Taking a new job with the Calgary company Peter Bawden Drilling in 1959, Reilly co-piloted a DC-3 airliner. She flew extensively throughout the north, piloting back and forth between major oil airfields and making runs to places such as Frobisher Bay and Resolute Bay. Reilly often dealt with extreme weather conditions, poor visibility, and few navigational aids.

In 1965, Reilly joined Canadian Coachways (later Canadian Utilities) and was hired as their chief pilot, becoming the first female corporate pilot in Canada. She flew a Beechcraft Duke throughout North America, and made modifications to the aircraft in order to fly more efficiently in the Arctic, receiving a personal commendation from the Beechcraft chairwoman Olive Beech in the process.

== Honours ==
In 1974, Reilly was inducted into the Canadian Aviation Hall of Fame.

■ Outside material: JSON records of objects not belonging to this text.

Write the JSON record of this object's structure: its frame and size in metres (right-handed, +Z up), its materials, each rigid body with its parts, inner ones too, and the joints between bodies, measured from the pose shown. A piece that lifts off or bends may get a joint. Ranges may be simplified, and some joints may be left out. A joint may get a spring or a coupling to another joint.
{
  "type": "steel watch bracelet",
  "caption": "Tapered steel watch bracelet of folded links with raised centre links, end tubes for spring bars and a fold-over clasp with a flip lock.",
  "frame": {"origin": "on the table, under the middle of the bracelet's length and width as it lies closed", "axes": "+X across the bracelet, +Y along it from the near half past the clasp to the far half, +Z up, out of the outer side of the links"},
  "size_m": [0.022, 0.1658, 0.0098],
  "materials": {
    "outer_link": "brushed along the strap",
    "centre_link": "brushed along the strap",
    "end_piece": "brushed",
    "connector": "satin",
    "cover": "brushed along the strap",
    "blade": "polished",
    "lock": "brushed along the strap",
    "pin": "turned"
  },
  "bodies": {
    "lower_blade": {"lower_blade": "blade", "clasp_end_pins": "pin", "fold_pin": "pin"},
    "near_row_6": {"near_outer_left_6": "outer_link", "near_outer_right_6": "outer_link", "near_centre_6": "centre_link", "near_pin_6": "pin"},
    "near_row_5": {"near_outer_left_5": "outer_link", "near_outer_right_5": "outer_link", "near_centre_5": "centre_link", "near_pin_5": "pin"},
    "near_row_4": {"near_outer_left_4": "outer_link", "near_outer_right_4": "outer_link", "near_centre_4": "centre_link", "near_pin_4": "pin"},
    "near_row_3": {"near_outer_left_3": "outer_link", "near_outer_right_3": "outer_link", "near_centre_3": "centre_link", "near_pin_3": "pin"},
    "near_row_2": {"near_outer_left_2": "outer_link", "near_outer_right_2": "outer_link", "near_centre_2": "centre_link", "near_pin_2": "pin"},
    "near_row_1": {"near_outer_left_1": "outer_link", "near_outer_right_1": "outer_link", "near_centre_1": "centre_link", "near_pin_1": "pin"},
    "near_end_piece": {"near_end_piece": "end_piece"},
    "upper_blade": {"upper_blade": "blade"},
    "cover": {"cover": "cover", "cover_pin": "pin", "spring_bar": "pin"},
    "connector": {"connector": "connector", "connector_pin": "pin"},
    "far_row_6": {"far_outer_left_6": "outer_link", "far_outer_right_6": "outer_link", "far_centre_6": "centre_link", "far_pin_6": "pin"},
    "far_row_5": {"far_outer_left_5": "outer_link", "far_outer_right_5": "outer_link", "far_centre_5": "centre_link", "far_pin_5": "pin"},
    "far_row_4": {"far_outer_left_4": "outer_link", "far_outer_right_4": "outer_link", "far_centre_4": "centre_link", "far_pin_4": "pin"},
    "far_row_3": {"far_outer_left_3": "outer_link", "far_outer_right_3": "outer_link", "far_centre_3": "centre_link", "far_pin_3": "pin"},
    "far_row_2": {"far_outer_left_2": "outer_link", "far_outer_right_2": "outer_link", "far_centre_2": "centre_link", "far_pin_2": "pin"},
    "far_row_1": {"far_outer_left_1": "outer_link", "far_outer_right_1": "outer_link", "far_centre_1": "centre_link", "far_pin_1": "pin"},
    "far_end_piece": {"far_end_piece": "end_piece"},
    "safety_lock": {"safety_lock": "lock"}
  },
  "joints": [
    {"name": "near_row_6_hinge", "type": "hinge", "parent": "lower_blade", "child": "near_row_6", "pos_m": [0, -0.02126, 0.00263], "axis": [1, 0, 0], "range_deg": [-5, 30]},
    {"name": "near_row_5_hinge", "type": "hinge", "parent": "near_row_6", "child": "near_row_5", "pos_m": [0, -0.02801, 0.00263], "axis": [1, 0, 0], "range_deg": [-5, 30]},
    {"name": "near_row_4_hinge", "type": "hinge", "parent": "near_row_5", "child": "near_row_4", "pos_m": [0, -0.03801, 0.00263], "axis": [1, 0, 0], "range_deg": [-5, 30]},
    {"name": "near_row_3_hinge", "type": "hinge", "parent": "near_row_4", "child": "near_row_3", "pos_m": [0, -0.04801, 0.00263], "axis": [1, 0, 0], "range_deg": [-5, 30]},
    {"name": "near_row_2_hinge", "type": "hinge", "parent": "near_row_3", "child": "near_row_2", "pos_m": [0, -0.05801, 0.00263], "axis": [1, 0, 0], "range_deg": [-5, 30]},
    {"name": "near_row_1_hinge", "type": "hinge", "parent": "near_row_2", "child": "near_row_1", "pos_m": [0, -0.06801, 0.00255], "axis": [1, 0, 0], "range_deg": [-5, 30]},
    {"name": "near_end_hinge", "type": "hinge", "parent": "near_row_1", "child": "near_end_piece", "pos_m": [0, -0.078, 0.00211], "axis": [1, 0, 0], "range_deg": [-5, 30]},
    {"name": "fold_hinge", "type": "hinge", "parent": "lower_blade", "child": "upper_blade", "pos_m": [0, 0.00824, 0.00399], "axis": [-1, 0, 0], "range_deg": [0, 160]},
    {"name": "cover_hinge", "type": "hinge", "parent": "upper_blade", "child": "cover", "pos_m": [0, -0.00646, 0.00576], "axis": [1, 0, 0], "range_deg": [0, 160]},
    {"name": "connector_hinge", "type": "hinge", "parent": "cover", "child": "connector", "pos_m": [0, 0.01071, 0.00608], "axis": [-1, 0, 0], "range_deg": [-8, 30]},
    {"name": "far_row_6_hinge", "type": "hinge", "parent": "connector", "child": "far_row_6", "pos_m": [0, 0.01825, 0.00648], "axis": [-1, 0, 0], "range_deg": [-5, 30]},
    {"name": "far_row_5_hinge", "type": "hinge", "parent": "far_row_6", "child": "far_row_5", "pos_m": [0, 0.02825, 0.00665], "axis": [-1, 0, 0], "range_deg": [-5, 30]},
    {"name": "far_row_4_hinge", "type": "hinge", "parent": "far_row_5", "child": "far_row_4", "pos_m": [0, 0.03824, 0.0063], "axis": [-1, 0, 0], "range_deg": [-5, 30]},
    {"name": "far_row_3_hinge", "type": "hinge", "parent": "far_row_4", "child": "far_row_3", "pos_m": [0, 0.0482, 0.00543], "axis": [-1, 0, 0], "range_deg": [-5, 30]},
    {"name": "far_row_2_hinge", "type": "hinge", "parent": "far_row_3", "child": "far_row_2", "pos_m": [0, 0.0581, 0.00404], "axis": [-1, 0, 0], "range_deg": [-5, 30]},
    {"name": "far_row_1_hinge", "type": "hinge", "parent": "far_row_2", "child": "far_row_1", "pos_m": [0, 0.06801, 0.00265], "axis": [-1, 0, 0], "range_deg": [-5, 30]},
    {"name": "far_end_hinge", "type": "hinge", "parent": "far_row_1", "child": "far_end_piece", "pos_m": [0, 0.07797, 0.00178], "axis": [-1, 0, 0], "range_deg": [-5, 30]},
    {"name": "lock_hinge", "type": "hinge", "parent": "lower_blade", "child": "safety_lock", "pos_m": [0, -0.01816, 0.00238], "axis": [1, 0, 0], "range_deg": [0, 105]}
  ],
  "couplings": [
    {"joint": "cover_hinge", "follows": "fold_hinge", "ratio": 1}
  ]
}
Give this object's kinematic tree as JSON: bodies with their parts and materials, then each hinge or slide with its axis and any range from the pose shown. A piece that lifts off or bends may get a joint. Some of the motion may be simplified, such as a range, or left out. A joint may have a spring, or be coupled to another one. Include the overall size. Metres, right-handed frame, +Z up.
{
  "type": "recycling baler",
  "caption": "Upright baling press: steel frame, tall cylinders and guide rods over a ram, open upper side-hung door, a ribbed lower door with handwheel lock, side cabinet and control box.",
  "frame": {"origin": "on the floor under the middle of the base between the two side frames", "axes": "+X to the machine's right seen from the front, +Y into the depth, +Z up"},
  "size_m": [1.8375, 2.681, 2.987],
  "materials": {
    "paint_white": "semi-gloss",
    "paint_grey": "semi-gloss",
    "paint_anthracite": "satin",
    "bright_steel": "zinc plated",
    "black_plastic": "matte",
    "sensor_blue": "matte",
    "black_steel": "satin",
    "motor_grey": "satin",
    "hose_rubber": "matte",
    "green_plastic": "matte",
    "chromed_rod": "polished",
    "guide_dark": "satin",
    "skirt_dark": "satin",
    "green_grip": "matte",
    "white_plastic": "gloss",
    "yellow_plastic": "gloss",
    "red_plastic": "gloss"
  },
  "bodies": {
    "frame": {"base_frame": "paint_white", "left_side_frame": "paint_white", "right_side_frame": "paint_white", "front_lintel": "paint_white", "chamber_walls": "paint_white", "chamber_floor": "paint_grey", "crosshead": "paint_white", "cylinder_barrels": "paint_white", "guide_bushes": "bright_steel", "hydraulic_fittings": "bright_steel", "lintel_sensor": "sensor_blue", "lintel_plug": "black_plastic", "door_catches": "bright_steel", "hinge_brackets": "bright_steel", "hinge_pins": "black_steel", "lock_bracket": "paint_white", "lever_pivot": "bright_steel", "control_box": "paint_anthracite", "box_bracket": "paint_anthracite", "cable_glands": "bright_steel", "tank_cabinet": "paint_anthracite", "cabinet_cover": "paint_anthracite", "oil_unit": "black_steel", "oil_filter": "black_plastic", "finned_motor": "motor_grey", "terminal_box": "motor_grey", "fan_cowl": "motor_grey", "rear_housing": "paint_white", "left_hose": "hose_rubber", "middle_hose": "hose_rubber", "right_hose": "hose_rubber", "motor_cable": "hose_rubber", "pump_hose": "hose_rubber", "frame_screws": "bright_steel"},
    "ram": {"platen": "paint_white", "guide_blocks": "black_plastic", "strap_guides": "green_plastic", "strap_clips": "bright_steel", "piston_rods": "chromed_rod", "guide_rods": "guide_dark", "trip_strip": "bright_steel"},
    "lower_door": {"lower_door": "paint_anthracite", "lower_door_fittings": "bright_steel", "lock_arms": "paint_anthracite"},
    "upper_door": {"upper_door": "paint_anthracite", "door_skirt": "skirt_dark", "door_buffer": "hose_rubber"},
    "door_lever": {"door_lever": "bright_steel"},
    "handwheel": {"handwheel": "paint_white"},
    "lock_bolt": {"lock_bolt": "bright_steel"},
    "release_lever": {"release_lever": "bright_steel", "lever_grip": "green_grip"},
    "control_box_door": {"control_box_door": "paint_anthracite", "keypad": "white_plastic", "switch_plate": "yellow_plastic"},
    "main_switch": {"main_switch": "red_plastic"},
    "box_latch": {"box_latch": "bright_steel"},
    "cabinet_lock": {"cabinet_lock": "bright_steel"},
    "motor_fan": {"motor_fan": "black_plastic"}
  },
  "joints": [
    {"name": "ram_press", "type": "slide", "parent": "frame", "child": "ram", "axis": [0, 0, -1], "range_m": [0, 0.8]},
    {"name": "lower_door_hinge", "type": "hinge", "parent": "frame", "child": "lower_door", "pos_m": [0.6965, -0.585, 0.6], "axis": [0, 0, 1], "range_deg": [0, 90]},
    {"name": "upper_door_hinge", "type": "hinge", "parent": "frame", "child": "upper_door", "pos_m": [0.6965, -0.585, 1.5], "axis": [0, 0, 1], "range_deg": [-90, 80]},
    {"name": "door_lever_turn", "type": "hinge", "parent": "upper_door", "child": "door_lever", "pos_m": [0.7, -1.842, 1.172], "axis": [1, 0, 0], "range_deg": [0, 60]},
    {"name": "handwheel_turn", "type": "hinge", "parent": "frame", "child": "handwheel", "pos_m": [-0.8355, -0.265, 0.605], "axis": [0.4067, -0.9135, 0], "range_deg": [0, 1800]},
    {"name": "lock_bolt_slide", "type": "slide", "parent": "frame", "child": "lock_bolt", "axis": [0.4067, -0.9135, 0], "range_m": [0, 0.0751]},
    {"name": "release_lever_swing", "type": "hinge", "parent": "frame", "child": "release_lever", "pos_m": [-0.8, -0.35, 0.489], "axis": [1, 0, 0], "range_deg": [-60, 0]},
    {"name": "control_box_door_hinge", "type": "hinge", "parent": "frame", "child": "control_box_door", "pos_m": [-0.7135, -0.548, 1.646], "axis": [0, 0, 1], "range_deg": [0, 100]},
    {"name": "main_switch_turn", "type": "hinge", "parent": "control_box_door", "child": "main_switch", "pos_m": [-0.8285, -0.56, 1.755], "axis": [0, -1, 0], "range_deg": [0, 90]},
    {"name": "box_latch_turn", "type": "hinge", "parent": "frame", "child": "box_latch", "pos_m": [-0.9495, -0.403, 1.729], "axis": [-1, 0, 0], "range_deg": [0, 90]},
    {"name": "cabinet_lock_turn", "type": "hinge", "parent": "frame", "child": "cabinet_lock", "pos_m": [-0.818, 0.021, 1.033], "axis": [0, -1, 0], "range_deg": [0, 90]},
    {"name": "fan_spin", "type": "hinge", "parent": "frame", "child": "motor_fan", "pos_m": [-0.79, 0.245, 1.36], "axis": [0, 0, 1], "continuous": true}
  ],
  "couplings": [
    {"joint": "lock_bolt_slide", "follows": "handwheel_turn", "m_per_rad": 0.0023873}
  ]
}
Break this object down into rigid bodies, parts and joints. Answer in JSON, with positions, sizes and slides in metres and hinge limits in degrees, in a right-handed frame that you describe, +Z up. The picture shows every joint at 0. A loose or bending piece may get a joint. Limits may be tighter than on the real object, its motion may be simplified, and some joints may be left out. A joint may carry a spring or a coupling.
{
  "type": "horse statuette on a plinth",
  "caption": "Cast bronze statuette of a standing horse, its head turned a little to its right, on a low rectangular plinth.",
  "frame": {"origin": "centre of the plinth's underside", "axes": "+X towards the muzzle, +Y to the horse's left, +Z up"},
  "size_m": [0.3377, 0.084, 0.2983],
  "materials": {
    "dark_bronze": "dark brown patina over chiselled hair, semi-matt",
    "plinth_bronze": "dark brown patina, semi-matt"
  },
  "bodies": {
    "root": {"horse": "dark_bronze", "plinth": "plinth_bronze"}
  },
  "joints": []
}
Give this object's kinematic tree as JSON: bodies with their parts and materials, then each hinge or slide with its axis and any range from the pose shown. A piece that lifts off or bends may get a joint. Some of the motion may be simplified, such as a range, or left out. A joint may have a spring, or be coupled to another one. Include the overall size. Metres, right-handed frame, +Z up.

== Personal life and death ==
In 1959, Reilly accepted a marriage proposal from pilot Jack Reilly, whom she had met through her first post-war job at the Leavens Brothers Flying School. He was her co-pilot for the DC-3 airliner at Peter Bawden Drilling.

Reilly died on November 24, 1980. By the end of her career, she had logged over 10,000 hours as a pilot-in-command, without a single accident.